Mind you, that soft type of influence peddling is best described as “implicit bias” and we accord that quite unthinkingly onto the rich and famous even when we profess to believe otherwise. 


Most times, it takes conscious intervention to stop and check us from bestowing what is a soft type of favourable biased leaning on people who are wealthy, knowledgeable and/or adored by thousands. 


This is something Shanmugam had spoke about and understood, but did not go far enough to fully address. He said: “People are fed up with unfair structures. Equal opportunities are drying up.” He added that we must give everyone a “fair shake” and “must be alert, guard against the wealthy and the powerful taking unfair advantages.”


“If Liew Mum Leong did unfairly influence the proceedings, then it will be a hit to our foundations. It will hit our sense of fairness, equality and justice. A dent to project Singapore itself because Singapore is built on these ideals.” 


At this juncture, he then said in Parliament that the decision to sack Parti was not sudden. LML had in fact wanted to sack her way before the theft incident. 


But the reality is that he didn’t sack her. Yet, what is however sudden is when Parti was asked to pack immediately and thereafter sent home by flight. That suddenness is from the perspective of Parti, not so much LML’s. 

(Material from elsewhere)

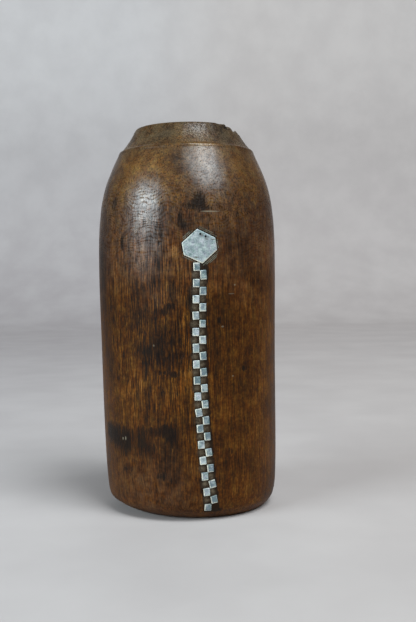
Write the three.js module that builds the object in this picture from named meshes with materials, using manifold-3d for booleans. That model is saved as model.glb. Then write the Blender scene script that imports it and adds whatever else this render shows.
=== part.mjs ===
// A wooden milk container, carved from one block and hollowed through its mouth.
// Its front is inlaid with a six-sided metal plate and, below it, a chequered strip of small metal tiles.
// Millimetres, +Z up. The origin is the middle of the foot, and the inlay faces -Y.
import * as THREE from "three";
import { mergeVertices } from "three/addons/utils/BufferGeometryUtils.js";
import Module from "manifold-3d";

// Overall form. A "drop" is a distance below the rim, an "inset" a distance inside the belly's radius.
const height = 230;
const bellyRadius = 54.3;
const bellyDrop = 74;
const footInset = 2.8;
const footRoundWidth = 12;
const footRoundHeight = 8.4;
const footSoftness = 0.25; // 0 is a straight chamfer and 0.55 a full round
const footShift = 5; // the foot's flat face lies this far towards +X, so its rounding is wider on the left
const lowerWallInset = 1.65;
const lowerWallHeight = 30;
const midWallInset = 0.7;
const midWallHeight = 95;
const shoulderInsets = [0.85, 2.6, 5.4, 8.7];
const shoulderDrops = [55, 42, 32, 24];
const sideBow = 0.9; // the carved block bends this far towards -X at half height

// The ridge at the root of the neck, the neck and the rim.
const ridgeRadius = 41;
const ridgeDrop = 14;
const ridgeBand = 2.4;
const ridgeBandStep = 1.1;
const grooveDepth = 1.1;
const grooveHeight = 0.6;
const neckRadius = 35.3;
const neckDrop = 8.6;
const rimRadius = 31.3;
const rimEdge = 0.5;

// The hollow.
const rimWall = 5;
const shoulderWall = 7;
const sideWall = 8;
const floorThickness = 14;
const floorFillet = 12;

// The piece broken off the rim's right side, as flat breaks: the way each faces, its slope and its depth.
const chipFacings = [52, 74, 97, 122];
const chipSlopes = [60, 52, 50, 56];
const chipDepths = [0.75, 2.7, 3.6, 2];
const chipCutterSide = 60;

// The six-sided plate.
const plateDrop = 73.3;
const plateSide = 7.3; // its middle lies this far to the right of the front line
const plateHeight = 19.6;
const plateWidth = 19.1;
const plateEdge = 6.9; // length of its two upright edges
const plateTurn = 8;
const plateThickness = 1.5;
const plateHoleRadius = 0.5;
const plateHoles = [
  [1.35, 6.65],
  [4.1, 4.9],
]; // sideways and upward from the plate's middle

// The chequered strip: two columns of tiles, staggered, along a line that drifts sideways as it descends.
const tileWidth = 3.5;
const tileHeight = 4.3;
const tileThickness = 1.2;
const tileSpacing = 0.26; // bare wood left between a tile and the next one down in the other column
const columnSpacing = 0.36;
const stripFootGap = 6;
const stripDrift = [0, -0.95, -0.7, 0.8, 3.6]; // at even steps down the strip
// How far each tile was set off true, in degrees, from the top down.
const tileTilts = [
  1, 3, -1, -2, 0, -1, 3, 0, -1, 0, 1, 4, 1, 3, 1, 4, 0, 4, 10, 5, 3, 4, 2, 7, 4, 3, 2, 12, 6, 11, 0,
];

const seatGap = 0.3; // between an inlaid piece and its pocket
const sides = 52; // facets round the body
const holeSides = 12;

const wasm = await Module();
wasm.setup();

const radians = THREE.MathUtils.degToRad;
const flat = (x, y) => new THREE.Vector2(x, y);

// A smooth line through [radius, height] knots, which doesn't overshoot where they lie far apart.
function smoothLine(knots, steps) {
  const raised = knots.map((knot) => new THREE.Vector3(knot.x, knot.y, 0));
  const curve = new THREE.CatmullRomCurve3(raised, false, "centripetal");
  return curve.getPoints(steps).map((point) => flat(point.x, point.y));
}

// The wall's outline from the foot's rounded edge up to the ridge, as [radius, height] points.
const ridgeHeight = height - ridgeDrop;
const footRadius = bellyRadius - footInset;
const wallKnots = [
  flat(footRadius, footRoundHeight),
  flat(bellyRadius - lowerWallInset, lowerWallHeight),
  flat(bellyRadius - midWallInset, midWallHeight),
  flat(bellyRadius, height - bellyDrop),
  ...shoulderInsets.map((inset, i) => flat(bellyRadius - inset, height - shoulderDrops[i])),
  flat(ridgeRadius + ridgeBandStep, ridgeHeight - ridgeBand),
];
const wallLine = smoothLine(wallKnots, 24);

function outerLine() {
  const foot = new THREE.CubicBezierCurve(
    flat(footRadius - footRoundWidth, 0),
    flat(footRadius - footRoundWidth * (1 - footSoftness), 0),
    flat(footRadius, footRoundHeight * (1 - footSoftness)),
    flat(footRadius, footRoundHeight),
  ).getPoints(6);
  const neck = new THREE.QuadraticBezierCurve(
    flat(ridgeRadius - grooveDepth, ridgeHeight + grooveHeight),
    flat(neckRadius, height - neckDrop),
    flat(rimRadius, height - rimEdge),
  ).getPoints(5);
  return [
    ...foot,
    ...wallLine.slice(1),
    flat(ridgeRadius, ridgeHeight),
    ...neck,
    flat(rimRadius - rimEdge, height),
  ];
}

// The hollow's outline from the mouth down to the middle of its floor.
function innerLine() {
  const mouthRadius = rimRadius - rimWall;
  const lowerRadius = bellyRadius - lowerWallInset - sideWall;
  const knots = [
    flat(mouthRadius, height - rimEdge),
    flat(neckRadius - shoulderWall, height - neckDrop),
    flat(ridgeRadius - shoulderWall, ridgeHeight - ridgeBand),
    flat(bellyRadius - shoulderInsets[2] - sideWall, height - shoulderDrops[2] - sideWall),
    flat(bellyRadius - sideWall, height - bellyDrop),
    flat(bellyRadius - midWallInset - sideWall, midWallHeight),
    flat(lowerRadius, floorThickness + floorFillet),
  ];
  const fillet = new THREE.EllipseCurve(
    lowerRadius - floorFillet,
    floorThickness + floorFillet,
    floorFillet,
    floorFillet,
    0,
    -Math.PI / 2,
    true,
  ).getPoints(4);
  return [
    flat(mouthRadius + rimEdge, height),
    ...smoothLine(knots, 18),
    ...fillet.slice(1),
    flat(0, floorThickness),
  ];
}

// Sideways bend of the block at a height, zero at the foot and at the rim.
function bowAt(z) {
  return -sideBow * Math.sin((Math.PI * z) / height);
}

// Sideways shift of the foot's rings: all of it on the flat face, none where the rounding meets the wall.
function footShiftAt(radius, z) {
  if (z >= footRoundHeight) return 0;
  return footShift * Math.min(1, (footRadius - radius) / footRoundWidth);
}

// Radius of the wall and its slope at a height, from the sampled outline.
function wallAt(z) {
  const last = wallLine.length - 2;
  let i = wallLine.findIndex((p, n) => n <= last && wallLine[n + 1].y >= z);
  if (i < 0) i = last;
  const [a, b] = [wallLine[i], wallLine[i + 1]];
  const share = (z - a.y) / (b.y - a.y);
  return { radius: a.x + share * (b.x - a.x), slope: Math.atan2(a.x - b.x, b.y - a.y) };
}

// A solid from a closed geometry, whose vertices are merged first.
function solidFrom(geometry) {
  const bare = geometry.clone();
  bare.deleteAttribute("normal");
  bare.deleteAttribute("uv");
  const merged = mergeVertices(bare, 1e-4);
  return new wasm.Manifold(
    new wasm.Mesh({
      numProp: 3,
      vertProperties: merged.attributes.position.array,
      triVerts: new Uint32Array(merged.index.array),
    }),
  );
}

function geometryFrom(solid) {
  const mesh = solid.getMesh();
  const geometry = new THREE.BufferGeometry();
  geometry.setAttribute("position", new THREE.BufferAttribute(mesh.vertProperties, 3));
  geometry.setIndex(new THREE.BufferAttribute(mesh.triVerts, 1));
  const faceted = geometry.toNonIndexed();
  faceted.computeVertexNormals();
  return faceted;
}

// Turns an outline round Z and bends it with the block.
function turned(outline) {
  const geometry = new THREE.LatheGeometry(outline, sides).rotateX(Math.PI / 2);
  const position = geometry.attributes.position;
  for (let i = 0; i < position.count; i++) {
    const z = position.getZ(i);
    const radius = Math.hypot(position.getX(i), position.getY(i));
    position.setX(i, position.getX(i) + bowAt(z) + footShiftAt(radius, z));
  }
  return solidFrom(geometry);
}

// A straight prism of a flat outline, on the wall at a height and a distance round from the front line.
// It runs from "inset" inside the wall to "outset" outside it, turned by "turn" degrees in its own plane.
function prismOnWall(outline, { round, z, turn, inset, outset }) {
  const { radius, slope } = wallAt(z);
  const angle = round / radius;
  const across = new THREE.Vector3(Math.cos(angle), Math.sin(angle), 0);
  const outward = new THREE.Vector3(
    Math.sin(angle) * Math.cos(slope),
    -Math.cos(angle) * Math.cos(slope),
    Math.sin(slope),
  );
  const upward = new THREE.Vector3().crossVectors(outward, across);
  const place = new THREE.Vector3(bowAt(z) + radius * Math.sin(angle), -radius * Math.cos(angle), z);
  const frame = new THREE.Matrix4()
    .makeBasis(across, upward, outward)
    .setPosition(place.addScaledVector(outward, -inset));
  const geometry = new THREE.ExtrudeGeometry(new THREE.Shape(outline), {
    depth: inset + outset,
    bevelEnabled: false,
  });
  return solidFrom(geometry.rotateZ(radians(turn)).applyMatrix4(frame));
}

// The plate's outline: top and bottom points, and two upright edges, grown by "extra" on every side.
function plateOutline(extra) {
  const halfWidth = plateWidth / 2;
  const halfHeight = plateHeight / 2;
  const halfEdge = plateEdge / 2;
  const slant = Math.hypot(halfWidth, halfHeight - halfEdge);
  const topExtra = (extra * slant) / halfWidth;
  const cornerExtra = (extra * (slant - (halfHeight - halfEdge))) / halfWidth;
  const corner = [halfWidth + extra, halfEdge + cornerExtra];
  const top = halfHeight + topExtra;
  return [
    flat(corner[0], -corner[1]),
    flat(corner[0], corner[1]),
    flat(0, top),
    flat(-corner[0], corner[1]),
    flat(-corner[0], -corner[1]),
    flat(0, -top),
  ];
}

function tileOutline(extra) {
  const x = tileWidth / 2 + extra;
  const y = tileHeight / 2 + extra;
  return [flat(-x, -y), flat(x, -y), flat(x, y), flat(-x, y)];
}

const proud = 4; // how far a cutter stands out of the wall
const solidBlock = turned([flat(0, 0), ...outerLine(), flat(0, height)]);
let body = turned([flat(0, 0), ...outerLine(), ...innerLine()]);

// Breaks the chip off the rim: each flat break is the underside of a large block laid on its slope.
for (let i = 0; i < chipFacings.length; i++) {
  const facing = radians(chipFacings[i]);
  const slope = radians(chipSlopes[i]);
  const normal = new THREE.Vector3(
    Math.sin(facing) * Math.cos(slope),
    -Math.cos(facing) * Math.cos(slope),
    Math.sin(slope),
  );
  const rimPoint = new THREE.Vector3(rimRadius * Math.sin(facing), -rimRadius * Math.cos(facing), height);
  const cutter = new THREE.BoxGeometry(chipCutterSide, chipCutterSide, chipCutterSide);
  const turn = new THREE.Quaternion().setFromUnitVectors(new THREE.Vector3(0, 0, 1), normal);
  const middle = rimPoint.addScaledVector(normal, chipCutterSide / 2 - chipDepths[i]);
  cutter.applyQuaternion(turn).translate(middle.x, middle.y, middle.z);
  body = body.subtract(solidFrom(cutter));
}

// Lets an inlaid piece into the body: cuts its pocket, and returns the piece, flush with the wall.
function inlay(outlineOf, place, thickness) {
  const pocket = prismOnWall(outlineOf(seatGap), { ...place, inset: thickness + seatGap, outset: proud });
  body = body.subtract(pocket);
  const blank = prismOnWall(outlineOf(0), { ...place, inset: thickness, outset: proud });
  return blank.intersect(solidBlock);
}

const platePlace = { round: plateSide, z: height - plateDrop, turn: plateTurn };
let plate = inlay(plateOutline, platePlace, plateThickness);
const punch = { ...platePlace, inset: plateThickness + seatGap, outset: proud };
for (const [across, up] of plateHoles) {
  const circle = new THREE.EllipseCurve(across, up, plateHoleRadius, plateHoleRadius);
  plate = plate.subtract(prismOnWall(circle.getPoints(holeSides).slice(1), punch));
}

// The height of the plate's lower edge over a place beside its middle, from its turned corners.
function plateUnderside(side) {
  const turned = plateOutline(0).map((p) => p.clone().rotateAround(flat(0, 0), radians(plateTurn)));
  const crossings = [];
  turned.forEach((a, i) => {
    const b = turned[(i + 1) % turned.length];
    if ((a.x - side) * (b.x - side) <= 0 && a.x !== b.x) {
      crossings.push(a.y + ((side - a.x) / (b.x - a.x)) * (b.y - a.y));
    }
  });
  return height - plateDrop + Math.min(...crossings);
}

// Sideways drift of the strip at a share of its length, through the stated steps.
const drift = new THREE.SplineCurve(stripDrift.map((side, i) => flat(i / (stripDrift.length - 1), side)));
const columnOffset = (tileWidth + columnSpacing) / 2;
const tilePitch = tileHeight + tileSpacing;
const firstTileHeight = plateUnderside(-columnOffset + tileWidth / 2) - seatGap - tileHeight / 2;
const stripLength = firstTileHeight - stripFootGap - tileHeight / 2;
const tileCount = 1 + Math.floor(stripLength / tilePitch);

const tiles = [];
for (let i = 0; i < tileCount; i++) {
  const column = i % 2 === 0 ? -1 : 1;
  const side = plateSide + drift.getPoint(i / (tileCount - 1)).y;
  const place = {
    round: side + column * columnOffset,
    z: firstTileHeight - i * tilePitch,
    turn: tileTilts[i % tileTilts.length],
  };
  tiles.push(inlay(tileOutline, place, tileThickness));
}

const wood = new THREE.MeshStandardMaterial({ color: 0x4f2f16, roughness: 0.42, metalness: 0 });
const metal = new THREE.MeshStandardMaterial({ color: 0xa9b4b2, roughness: 0.45, metalness: 0.9 });

function named(name, solid, material) {
  const mesh = new THREE.Mesh(geometryFrom(solid), material.clone());
  mesh.name = name;
  return mesh;
}

const container = new THREE.Group();
container.add(named("vessel_body", body, wood));
container.add(named("six_sided_plate", plate, metal));
tiles.forEach((tile, i) => {
  const column = i % 2 === 0 ? "left" : "right";
  container.add(named(`tile_${String(i + 1).padStart(2, "0")}_${column}`, tile, metal));
});

export default container;
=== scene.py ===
# A milk container carved from one block of dark hardwood.
# Its front is inlaid with a metal plate and a strip of tiles.
# Sizes are millimetres and angles are degrees unless a name says otherwise. Meshes are written in metres.
# The front faces -Y. An azimuth is measured from the front towards +X, and "round" is a distance that way.
import math

import bpy
import numpy as np
from mathutils import Matrix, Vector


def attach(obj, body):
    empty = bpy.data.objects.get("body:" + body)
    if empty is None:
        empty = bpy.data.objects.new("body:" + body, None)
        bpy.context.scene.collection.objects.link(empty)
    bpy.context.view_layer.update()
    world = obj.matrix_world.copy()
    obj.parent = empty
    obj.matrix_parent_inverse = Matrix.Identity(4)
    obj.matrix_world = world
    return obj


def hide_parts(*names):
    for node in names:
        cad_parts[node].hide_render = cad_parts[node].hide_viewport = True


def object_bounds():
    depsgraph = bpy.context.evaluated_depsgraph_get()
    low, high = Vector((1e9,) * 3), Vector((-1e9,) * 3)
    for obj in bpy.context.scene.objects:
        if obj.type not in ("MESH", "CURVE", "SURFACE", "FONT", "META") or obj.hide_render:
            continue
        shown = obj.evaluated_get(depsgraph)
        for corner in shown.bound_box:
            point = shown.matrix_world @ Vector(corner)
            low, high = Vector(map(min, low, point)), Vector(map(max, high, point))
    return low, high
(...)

While I know it is important to present LML’s side, but in my view, it doesn’t change the suddenness of the decision to sack Parti from her side of things. Thus, what may not be sudden to LML doesn’t change what Parti had perceived to be sudden for her, especially when she was given so little time to pack. 


Shanmugam also talked about the threat to complain to MOM about the deployment to Karl’s house. But as it turned out, what Parti had at first wanted to complain to MOM was that she was given short notice to leave, not the deployment. 


Yet, again, the pertinent question is, “what would be in the mind of the LML and Karl at that time?” Even if Parti had told them she wanted to lodge a complaint about the short notice, it is not implausible for LML and Karl to consider the consequences arising from that complaint. And the consequence is that MOM will also find out about the deployment to Karl’s house, that breach of the rule. 


As such, it doesn’t discount what Justice Chan had said about them taking a preemptive step to sack her because she is a perceived liability, or loose canon to them. And what makes it even more intriguing is the recent charges against Karl of giving false information, which further stains his motive from the get-go.


So, let me end with this: while our law minister had addressed the soft corruption and influence peddling, what is more nuanced, but no less insidious, is the concealed working of implicit bias, and how the poor and less educated are constantly singled out and discriminated against, even sidelined and dismissed. 


That I believe is the frog-in-the-gradually-boiling-pot situation, and the consequences are like termites ingesting our foundation and our sense of fairness, equality and justice, the ideals we have built up and held dear.